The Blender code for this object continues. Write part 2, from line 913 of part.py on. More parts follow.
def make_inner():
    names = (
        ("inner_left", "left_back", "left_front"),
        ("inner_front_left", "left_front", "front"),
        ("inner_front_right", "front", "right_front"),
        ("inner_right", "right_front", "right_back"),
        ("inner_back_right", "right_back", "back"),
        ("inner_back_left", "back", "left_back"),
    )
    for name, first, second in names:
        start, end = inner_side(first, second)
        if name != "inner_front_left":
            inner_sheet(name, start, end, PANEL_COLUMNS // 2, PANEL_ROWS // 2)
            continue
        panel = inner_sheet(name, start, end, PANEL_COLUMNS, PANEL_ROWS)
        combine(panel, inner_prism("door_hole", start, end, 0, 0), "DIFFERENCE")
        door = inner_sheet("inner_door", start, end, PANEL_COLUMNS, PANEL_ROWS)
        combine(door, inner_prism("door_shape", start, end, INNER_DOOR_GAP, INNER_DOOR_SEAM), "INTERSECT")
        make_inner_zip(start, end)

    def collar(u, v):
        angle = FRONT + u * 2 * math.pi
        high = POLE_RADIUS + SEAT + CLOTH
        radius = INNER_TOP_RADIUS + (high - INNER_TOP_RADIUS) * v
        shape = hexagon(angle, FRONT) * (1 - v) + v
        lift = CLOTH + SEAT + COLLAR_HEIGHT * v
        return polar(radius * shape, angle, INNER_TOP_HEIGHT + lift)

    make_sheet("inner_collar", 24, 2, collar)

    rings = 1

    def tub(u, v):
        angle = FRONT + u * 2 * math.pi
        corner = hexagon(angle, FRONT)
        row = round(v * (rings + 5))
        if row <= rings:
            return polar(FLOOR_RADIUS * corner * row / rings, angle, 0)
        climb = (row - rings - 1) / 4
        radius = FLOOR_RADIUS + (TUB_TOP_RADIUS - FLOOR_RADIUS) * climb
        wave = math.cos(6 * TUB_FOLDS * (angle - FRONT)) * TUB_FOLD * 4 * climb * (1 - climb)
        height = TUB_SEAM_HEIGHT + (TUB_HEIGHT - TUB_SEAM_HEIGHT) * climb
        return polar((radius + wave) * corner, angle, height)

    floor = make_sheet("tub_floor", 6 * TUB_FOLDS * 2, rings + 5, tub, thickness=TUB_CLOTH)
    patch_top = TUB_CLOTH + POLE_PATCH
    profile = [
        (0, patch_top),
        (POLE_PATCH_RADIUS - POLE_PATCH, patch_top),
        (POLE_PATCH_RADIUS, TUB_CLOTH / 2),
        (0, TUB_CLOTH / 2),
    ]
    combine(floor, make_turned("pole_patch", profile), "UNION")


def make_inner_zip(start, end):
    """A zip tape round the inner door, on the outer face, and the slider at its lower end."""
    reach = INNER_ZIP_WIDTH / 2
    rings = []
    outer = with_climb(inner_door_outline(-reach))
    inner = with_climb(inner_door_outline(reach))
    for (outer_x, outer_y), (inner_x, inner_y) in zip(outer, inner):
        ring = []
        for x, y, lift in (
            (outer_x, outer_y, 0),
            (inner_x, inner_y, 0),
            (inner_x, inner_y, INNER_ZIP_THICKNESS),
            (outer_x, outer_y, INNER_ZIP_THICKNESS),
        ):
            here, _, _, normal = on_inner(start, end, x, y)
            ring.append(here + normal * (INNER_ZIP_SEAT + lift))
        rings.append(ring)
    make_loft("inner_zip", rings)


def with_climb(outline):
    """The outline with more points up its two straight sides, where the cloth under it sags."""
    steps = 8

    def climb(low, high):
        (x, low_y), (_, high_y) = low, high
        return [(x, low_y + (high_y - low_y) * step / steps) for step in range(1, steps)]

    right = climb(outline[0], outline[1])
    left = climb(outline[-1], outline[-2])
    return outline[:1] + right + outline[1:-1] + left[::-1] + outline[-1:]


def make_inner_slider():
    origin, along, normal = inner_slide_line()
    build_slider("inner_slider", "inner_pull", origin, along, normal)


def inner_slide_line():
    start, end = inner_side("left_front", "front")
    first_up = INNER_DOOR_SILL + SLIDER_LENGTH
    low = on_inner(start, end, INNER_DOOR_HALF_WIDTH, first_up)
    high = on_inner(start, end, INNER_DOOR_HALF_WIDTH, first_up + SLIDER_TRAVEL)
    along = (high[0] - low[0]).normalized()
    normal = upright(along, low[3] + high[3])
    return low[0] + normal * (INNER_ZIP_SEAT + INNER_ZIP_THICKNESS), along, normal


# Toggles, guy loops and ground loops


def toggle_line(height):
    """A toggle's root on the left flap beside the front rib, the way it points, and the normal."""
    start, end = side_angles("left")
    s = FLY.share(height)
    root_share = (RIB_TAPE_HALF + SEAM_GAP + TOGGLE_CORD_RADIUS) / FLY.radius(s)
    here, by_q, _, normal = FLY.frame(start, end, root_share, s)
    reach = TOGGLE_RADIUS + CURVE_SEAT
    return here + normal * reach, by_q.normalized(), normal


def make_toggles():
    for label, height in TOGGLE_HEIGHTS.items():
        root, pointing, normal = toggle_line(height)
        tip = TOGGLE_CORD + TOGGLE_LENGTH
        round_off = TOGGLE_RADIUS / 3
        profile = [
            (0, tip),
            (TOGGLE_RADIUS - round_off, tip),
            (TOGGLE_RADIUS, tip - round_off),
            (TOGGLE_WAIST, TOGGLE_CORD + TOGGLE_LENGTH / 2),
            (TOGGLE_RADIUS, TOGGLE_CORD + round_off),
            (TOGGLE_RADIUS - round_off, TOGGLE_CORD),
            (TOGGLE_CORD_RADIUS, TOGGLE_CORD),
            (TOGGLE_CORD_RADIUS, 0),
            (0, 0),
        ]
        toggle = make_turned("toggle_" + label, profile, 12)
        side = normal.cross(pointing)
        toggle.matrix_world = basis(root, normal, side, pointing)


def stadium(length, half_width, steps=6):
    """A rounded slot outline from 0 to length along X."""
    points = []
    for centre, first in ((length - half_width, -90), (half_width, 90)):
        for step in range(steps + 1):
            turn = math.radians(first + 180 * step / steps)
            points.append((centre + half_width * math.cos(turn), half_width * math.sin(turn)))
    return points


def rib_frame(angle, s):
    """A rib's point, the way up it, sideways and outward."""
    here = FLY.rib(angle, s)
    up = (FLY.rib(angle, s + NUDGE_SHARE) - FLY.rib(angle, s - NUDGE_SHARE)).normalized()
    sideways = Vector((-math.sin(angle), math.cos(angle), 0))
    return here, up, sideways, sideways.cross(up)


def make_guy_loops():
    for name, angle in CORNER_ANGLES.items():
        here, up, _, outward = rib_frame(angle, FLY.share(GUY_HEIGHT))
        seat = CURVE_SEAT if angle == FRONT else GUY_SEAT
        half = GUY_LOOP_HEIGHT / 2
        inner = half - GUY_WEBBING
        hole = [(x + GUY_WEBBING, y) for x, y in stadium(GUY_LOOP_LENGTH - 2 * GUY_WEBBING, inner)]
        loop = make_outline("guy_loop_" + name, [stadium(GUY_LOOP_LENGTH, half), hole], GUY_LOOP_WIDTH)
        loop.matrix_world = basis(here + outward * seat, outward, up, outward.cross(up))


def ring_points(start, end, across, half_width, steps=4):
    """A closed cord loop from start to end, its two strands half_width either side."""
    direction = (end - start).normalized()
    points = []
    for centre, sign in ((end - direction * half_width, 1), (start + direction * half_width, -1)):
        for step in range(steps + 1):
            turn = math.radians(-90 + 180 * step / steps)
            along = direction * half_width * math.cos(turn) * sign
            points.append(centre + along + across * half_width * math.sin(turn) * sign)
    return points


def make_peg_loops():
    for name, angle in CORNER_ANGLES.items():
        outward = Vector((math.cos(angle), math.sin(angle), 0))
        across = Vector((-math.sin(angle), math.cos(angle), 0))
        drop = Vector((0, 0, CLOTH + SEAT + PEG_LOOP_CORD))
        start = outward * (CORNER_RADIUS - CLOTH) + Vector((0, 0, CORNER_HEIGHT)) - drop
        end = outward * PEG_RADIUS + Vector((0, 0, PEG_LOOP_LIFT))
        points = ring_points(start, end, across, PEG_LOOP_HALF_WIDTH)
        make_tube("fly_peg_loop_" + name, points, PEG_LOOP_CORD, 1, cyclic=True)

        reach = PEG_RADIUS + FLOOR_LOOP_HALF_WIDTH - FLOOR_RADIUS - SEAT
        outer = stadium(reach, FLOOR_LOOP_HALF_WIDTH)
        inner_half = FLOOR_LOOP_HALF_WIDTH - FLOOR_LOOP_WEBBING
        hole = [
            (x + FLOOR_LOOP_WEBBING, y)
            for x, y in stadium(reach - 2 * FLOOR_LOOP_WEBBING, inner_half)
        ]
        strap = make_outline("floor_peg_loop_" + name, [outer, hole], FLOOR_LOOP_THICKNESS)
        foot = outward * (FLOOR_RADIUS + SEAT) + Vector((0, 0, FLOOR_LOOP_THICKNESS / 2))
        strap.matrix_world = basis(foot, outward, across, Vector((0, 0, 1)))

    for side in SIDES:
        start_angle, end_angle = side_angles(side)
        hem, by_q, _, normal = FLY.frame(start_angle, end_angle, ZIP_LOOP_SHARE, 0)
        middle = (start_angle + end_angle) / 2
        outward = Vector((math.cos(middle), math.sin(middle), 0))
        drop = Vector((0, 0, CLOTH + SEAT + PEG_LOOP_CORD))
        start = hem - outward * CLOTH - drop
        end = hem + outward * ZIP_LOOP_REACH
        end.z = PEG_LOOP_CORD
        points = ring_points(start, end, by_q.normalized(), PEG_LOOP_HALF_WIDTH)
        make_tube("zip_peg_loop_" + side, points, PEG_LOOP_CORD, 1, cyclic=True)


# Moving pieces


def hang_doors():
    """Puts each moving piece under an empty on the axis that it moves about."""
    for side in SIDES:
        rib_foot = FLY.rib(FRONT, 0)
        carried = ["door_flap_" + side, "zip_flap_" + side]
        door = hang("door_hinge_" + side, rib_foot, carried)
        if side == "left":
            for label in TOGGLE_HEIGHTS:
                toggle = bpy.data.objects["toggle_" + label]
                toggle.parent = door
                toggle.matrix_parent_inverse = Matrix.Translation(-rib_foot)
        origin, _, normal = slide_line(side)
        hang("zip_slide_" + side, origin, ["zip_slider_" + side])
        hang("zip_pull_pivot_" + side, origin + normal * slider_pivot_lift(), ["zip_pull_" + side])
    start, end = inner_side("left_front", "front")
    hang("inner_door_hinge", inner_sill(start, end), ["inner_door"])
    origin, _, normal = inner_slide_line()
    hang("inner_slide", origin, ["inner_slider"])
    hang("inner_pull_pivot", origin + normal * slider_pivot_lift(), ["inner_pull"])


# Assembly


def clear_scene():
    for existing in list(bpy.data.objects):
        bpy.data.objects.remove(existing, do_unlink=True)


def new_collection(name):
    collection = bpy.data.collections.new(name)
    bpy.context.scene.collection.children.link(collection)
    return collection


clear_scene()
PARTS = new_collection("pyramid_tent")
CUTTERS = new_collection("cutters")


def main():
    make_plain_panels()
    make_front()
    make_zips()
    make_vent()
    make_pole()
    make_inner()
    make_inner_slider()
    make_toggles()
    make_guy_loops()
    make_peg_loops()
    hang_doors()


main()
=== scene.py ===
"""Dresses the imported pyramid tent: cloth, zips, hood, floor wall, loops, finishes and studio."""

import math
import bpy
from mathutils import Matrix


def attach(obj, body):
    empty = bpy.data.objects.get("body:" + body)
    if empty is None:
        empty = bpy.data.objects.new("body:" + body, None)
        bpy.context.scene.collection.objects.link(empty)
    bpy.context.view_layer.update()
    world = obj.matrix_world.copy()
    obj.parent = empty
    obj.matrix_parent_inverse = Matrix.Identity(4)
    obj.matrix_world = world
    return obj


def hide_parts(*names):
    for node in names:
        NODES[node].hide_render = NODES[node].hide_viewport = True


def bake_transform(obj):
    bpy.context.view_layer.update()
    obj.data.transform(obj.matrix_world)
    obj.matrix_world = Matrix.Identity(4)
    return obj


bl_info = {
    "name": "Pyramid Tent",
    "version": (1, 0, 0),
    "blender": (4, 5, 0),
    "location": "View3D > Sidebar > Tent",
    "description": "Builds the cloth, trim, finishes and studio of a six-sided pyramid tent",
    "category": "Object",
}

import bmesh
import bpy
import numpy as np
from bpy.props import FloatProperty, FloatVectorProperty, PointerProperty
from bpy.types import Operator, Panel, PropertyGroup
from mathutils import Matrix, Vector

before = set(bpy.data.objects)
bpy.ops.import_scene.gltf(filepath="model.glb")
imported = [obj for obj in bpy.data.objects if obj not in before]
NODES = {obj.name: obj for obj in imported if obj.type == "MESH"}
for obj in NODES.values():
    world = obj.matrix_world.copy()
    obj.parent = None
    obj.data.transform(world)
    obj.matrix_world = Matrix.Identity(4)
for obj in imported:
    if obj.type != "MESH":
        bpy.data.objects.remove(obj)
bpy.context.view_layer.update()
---
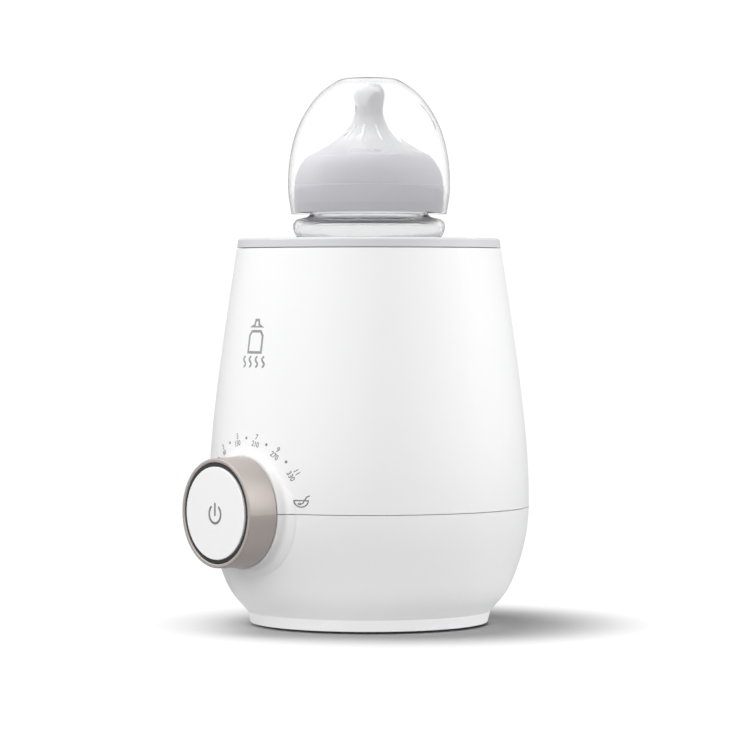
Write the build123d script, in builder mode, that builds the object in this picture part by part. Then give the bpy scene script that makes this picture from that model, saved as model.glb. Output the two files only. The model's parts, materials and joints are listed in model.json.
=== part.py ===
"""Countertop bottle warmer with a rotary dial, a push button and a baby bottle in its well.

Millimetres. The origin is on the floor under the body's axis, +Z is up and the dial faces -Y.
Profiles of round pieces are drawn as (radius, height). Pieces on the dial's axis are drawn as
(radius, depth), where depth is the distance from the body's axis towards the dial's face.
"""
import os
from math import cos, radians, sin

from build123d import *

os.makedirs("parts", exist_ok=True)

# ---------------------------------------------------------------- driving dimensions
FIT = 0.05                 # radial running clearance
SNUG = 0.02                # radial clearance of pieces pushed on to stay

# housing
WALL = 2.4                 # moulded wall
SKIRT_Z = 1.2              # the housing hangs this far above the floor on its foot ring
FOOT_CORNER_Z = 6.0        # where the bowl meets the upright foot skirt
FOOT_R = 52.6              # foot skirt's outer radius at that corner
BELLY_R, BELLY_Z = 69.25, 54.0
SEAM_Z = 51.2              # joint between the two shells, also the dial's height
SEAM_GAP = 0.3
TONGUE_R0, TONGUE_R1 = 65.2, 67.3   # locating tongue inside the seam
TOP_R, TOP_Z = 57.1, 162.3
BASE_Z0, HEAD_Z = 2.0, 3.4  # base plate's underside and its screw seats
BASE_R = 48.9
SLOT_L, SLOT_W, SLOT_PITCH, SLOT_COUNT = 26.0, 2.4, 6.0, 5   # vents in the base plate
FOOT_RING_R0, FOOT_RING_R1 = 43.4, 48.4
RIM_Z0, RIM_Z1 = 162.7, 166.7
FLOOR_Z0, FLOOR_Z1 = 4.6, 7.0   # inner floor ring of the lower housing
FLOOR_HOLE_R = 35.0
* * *
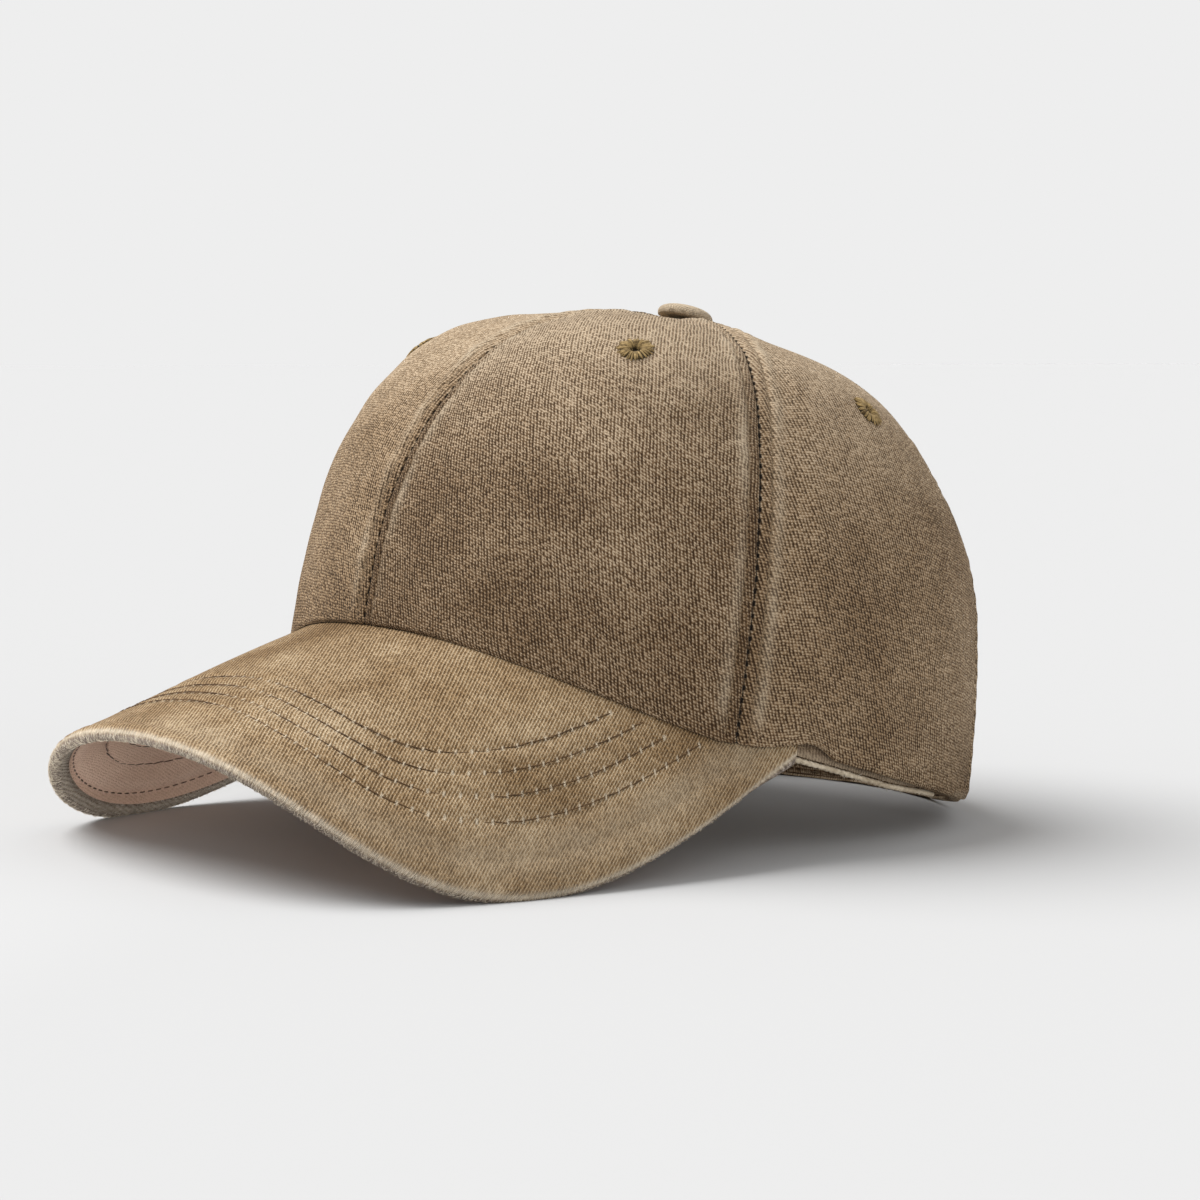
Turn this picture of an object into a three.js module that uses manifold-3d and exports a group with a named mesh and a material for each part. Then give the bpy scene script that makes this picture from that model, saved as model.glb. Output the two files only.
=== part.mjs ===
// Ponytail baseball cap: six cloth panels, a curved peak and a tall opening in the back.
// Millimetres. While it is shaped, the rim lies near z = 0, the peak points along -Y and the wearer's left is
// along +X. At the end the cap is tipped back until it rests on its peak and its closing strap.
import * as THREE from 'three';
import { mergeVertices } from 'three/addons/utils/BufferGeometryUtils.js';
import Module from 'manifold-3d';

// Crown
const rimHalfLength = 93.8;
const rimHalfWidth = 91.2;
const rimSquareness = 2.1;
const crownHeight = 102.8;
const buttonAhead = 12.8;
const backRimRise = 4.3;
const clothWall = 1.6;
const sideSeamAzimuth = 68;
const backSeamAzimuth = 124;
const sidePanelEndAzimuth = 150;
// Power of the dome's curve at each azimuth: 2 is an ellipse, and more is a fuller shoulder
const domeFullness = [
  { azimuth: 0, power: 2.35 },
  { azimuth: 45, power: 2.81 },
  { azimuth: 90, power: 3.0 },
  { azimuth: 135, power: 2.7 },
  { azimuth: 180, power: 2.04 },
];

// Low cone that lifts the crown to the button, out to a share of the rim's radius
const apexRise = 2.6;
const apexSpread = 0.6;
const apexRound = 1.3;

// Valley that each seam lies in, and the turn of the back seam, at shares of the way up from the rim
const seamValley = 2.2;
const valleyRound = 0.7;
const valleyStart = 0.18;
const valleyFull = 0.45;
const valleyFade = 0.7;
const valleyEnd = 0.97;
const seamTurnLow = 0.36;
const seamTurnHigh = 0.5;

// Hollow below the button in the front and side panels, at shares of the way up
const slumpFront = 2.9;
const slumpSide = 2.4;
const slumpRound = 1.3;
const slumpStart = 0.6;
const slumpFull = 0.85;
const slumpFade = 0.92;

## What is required
Working from the data above, extract solely the lines from the one containing "return collection" through the one containing "obj.matrix_parent_inverse = Matrix.Identity(4)", exactly as they appear, both included.

## Exercise output
    return collection


clear_scene()
PARTS = new_collection("pyramid_tent")
CUTTERS = new_collection("cutters")


def main():
    make_plain_panels()
    make_front()
    make_zips()
    make_vent()
    make_pole()
    make_inner()
    make_inner_slider()
    make_toggles()
    make_guy_loops()
    make_peg_loops()
    hang_doors()


main()
=== scene.py ===
"""Dresses the imported pyramid tent: cloth, zips, hood, floor wall, loops, finishes and studio."""

import math
import bpy
from mathutils import Matrix


def attach(obj, body):
    empty = bpy.data.objects.get("body:" + body)
    if empty is None:
        empty = bpy.data.objects.new("body:" + body, None)
        bpy.context.scene.collection.objects.link(empty)
    bpy.context.view_layer.update()
    world = obj.matrix_world.copy()
    obj.parent = empty
    obj.matrix_parent_inverse = Matrix.Identity(4)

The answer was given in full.